Qui non terminano le mie sciagure, serenissimo Principe, ma ne seguitano di maggior. Imperoché nel fine dell’anno 1633, havendo io fatto instanza ad esso signor mio socero per la restitution della mia dote, mostrandosi egli tutto alieno e renitente, convenni ricorrere alla giustitia per farlo condannare; a così giusta instanza accerimamente si oppose, dando di mano a quanti cavilli possono mai esser inventati da ogni sagace litigante per raccomandar la causa all’eternità, quali per esser infiniti non si registrano a scrittura ma in voce saranno riferiti a vostra Serenità, basti per hora ch’egli si è condotto insino a negare le ricevute formate di pugno proprio dal signor Horatio mio marito et suo figliolo, basti dire ch’egli ha fatto atti collusorii con la signora Hippolita sua figliola, da lui medesimo poscia confessati per falsi, basti per ultimo che egli habbia voluto che causa così privileggiata sia decisa di consiglio di savio, non ad altro oggetto se non perché non si finisse.

Seguita final sententia, è stata interposta appellatione e la causa è devoluta ad un eccellente dottore della città di Brescia, inanzi del quale quando si dovesse litigare al sicuro scorreriano li anni e anni prima che ne vedessi il fine, poiché le sole allegationi in iure, essibitioni de dubii, con le loro ressolutioni et altre forme proprie del conseglio di savio, portano seco li anni continui.

Onde, per liberarmi da queste miserie … supplico delegarmi per giudici … cum toto negotio et tanto sopra la cognitione quanto sopra l’essecutione gl’illustrissimi rettori di Brescia inappellabilmente nell’ordine e nel merito overo, quando il mio adversario se sentisse aggravato, inappellabilmente quanto agli articoli e con appellatione nel merito alli Consegli.

eredità (poco) al femminile

Benché ambedue i testatori nominino come eredi finali delle femmine, la contesa per la gestione dei beni si svolge non solo per ragioni formali tra tutori e commissari.

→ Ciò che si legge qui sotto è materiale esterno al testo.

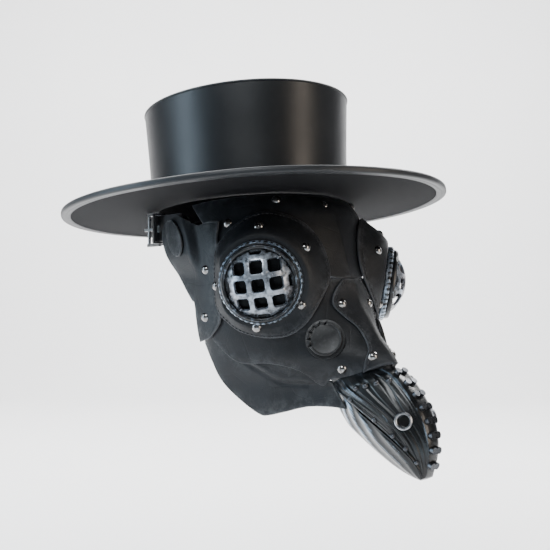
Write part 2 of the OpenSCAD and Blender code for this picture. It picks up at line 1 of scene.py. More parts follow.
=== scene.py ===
"""Looks of the plague doctor mask: finer leather, beak, eyepieces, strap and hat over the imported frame."""

import json
import math

import bmesh
import bpy
import numpy as np
from mathutils import Matrix, Vector, noise


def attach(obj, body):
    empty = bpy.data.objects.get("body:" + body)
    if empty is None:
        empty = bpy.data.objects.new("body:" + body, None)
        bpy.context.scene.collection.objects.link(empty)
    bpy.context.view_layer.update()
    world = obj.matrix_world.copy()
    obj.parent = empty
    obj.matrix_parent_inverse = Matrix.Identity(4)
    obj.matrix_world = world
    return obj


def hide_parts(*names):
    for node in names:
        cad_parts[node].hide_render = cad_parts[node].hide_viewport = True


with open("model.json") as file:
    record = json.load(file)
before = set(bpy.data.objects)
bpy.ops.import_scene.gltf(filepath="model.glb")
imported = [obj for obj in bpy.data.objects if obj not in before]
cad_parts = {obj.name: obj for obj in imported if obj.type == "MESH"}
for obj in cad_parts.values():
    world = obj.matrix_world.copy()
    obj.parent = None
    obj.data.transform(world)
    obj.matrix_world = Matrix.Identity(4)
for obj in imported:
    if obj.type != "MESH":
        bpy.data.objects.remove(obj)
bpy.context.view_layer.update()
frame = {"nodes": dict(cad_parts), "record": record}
MM = 0.001
LEATHER = 2.2
GAP = 0.35
LAYER_JAW = -2 * LEATHER - 2 * GAP - 0.3
LAYER_BASE = -LEATHER - GAP
LAYER_TOP = 0.3

# Each row: height, reach of the nose ridge, slope at the ridge, half width, depth of the widest point, two handles
STATIONS = np.array([
    [-120, 190, 76, 56, -42, 50, 12], [-105, 189, 75, 63, -34, 50, 14], [-88, 185, 73, 71, -26, 50, 16],
    [-73, 177, 55, 77, -24, 42, 22], [-59, 166, 40, 81, -24, 42, 30], [-45, 151, 33, 85, -25, 50, 33],
    [-30, 140, 25, 87, -26, 56, 38], [-15, 130, 19, 88, -27, 60, 42], [0, 124, 17, 89, -27, 62, 45],
    [20, 117, 16, 90, -25, 60, 48], [37, 111, 12, 90, -20, 55, 50], [52, 105, 8, 89, -12, 52, 50],
    [68, 97, 4, 86, -2, 50, 48], [82, 79, 0, 82, 8, 48, 45]], float)


# ---- The face surface: girth is 0 at the nose ridge and 100 at the widest point, height in mm ----
def station(z):
    """The six shape values at each height, smoothed between the rows."""
    h, v = STATIONS[:, 0], STATIONS[:, 1:]
    i = np.clip(np.searchsorted(h, z, side="right") - 1, 0, len(h) - 2)
    below, above = np.maximum(np.arange(len(h)) - 1, 0), np.minimum(np.arange(len(h)) + 1, len(h) - 1)
    slope = (v[above] - v[below]) / (h[above] - h[below])[:, None]
    step = (h[i + 1] - h[i])[..., None]
    f = (z - h[i])[..., None] / step
    return ((2 * f**3 - 3 * f**2 + 1) * v[i] + (f**3 - 2 * f**2 + f) * step * slope[i]
            + (3 * f**2 - 2 * f**3) * v[i + 1] + (f**3 - f**2) * step * slope[i + 1])


def cubic(a, b, c, d, t):
    return (1 - t)**3 * a + 3 * t * (1 - t)**2 * b + 3 * t**2 * (1 - t) * c + t**3 * d


def face(girth, z):
    girth, z = np.broadcast_arrays(np.asarray(girth, float), np.asarray(z, float))
    reach, slope, wide, depth, h0, h1 = np.moveaxis(station(z), -1, 0)
    t, a = np.abs(girth) / 100, np.radians(slope)
    x = cubic(0, h0 * np.cos(a), wide, wide, t)
    y = cubic(-reach, h0 * np.sin(a) - reach, depth - h1, depth, t)
    x = np.where(t > 1, wide - 2 * (t - 1), x)
    y = np.where(t > 1, depth + 120 * (t - 1), y)
    return np.stack([np.where(girth >= 0, -1, 1) * x, y, z], -1)


def unit(v):
    return v / np.linalg.norm(v, axis=-1, keepdims=True)


def face_normal(girth, z):
    z = np.clip(z, -118, 80)
    return unit(np.cross(face(girth, z + 1) - face(girth, z - 1), face(girth + 0.5, z) - face(girth - 0.5, z)))


def raised(girth, z, h):
    return face(girth, z) + np.asarray(h)[..., None] * face_normal(girth, z)


def along(points, u):
    """Smooth curve through a list of points, u from 0 to 1."""
    p, u = np.asarray(points, float), np.asarray(u, float)
    n = len(p) - 1
    k = np.clip(np.floor(u * n).astype(int), 0, n - 1)
    f = (u * n - k)[..., None]
    a, b, c, d = p[np.maximum(k - 1, 0)], p[k], p[k + 1], p[np.minimum(k + 2, n)]
    return 0.5 * (2 * b + (c - a) * f + (2 * a - 5 * b + 4 * c - d) * f**2 + (3 * b - a - 3 * c + d) * f**3)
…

Il suocero di Giambattista Scarpi, Martin Olmo di Zara, aveva vincolato i suoi beni a un fedecommesso sul figlio maschio Salvatore, con la clausola però che, in assenza di prole, dovessero passare alla figlia femina e alla sua discendenza; Salvatore si era sposato con Marina Uticensi morendo però senza figli, per cui il fedecommesso avrebbe dovuto trasferirsi nel figlio di Cecilia, Alessandro; ma per l’esistenza di un testamento di Salvatore, nel quale veniva creata erede universale la moglie, gli zii materni di questa, due religiosi ma persone «auttorevoli et facinorose» con forti agganci nell’ambiente giurisperitale locale, si sono impossessati dei beni, che continuano a non restituire mantenendo in piedi un contenzioso giudiziario. Nonostante uno degli zii di Marina abbia dichiarato davanti a un notaio che l’eredità spetta ad Alessandro, essendo però ancora da dedurre a favore di Marina legittima e tribellianica, le parti avevano eletto un arbitro, il quale riconosce e definisce il credito a favore di Alessandro, obbligando i commissari a consegnare i beni; Giambattista, per preservare gli interessi del figlio ha così provocato il sequestro di beni ma, poiché nei fori ordinari la causa non sarebbe risolvibile se non in tempi lunghissimi, vista l’entità notevole delle cifre in discussione, prova inutilmente a insistere con una nuova richiesta di delegazione al collegio dei XX savi del senato.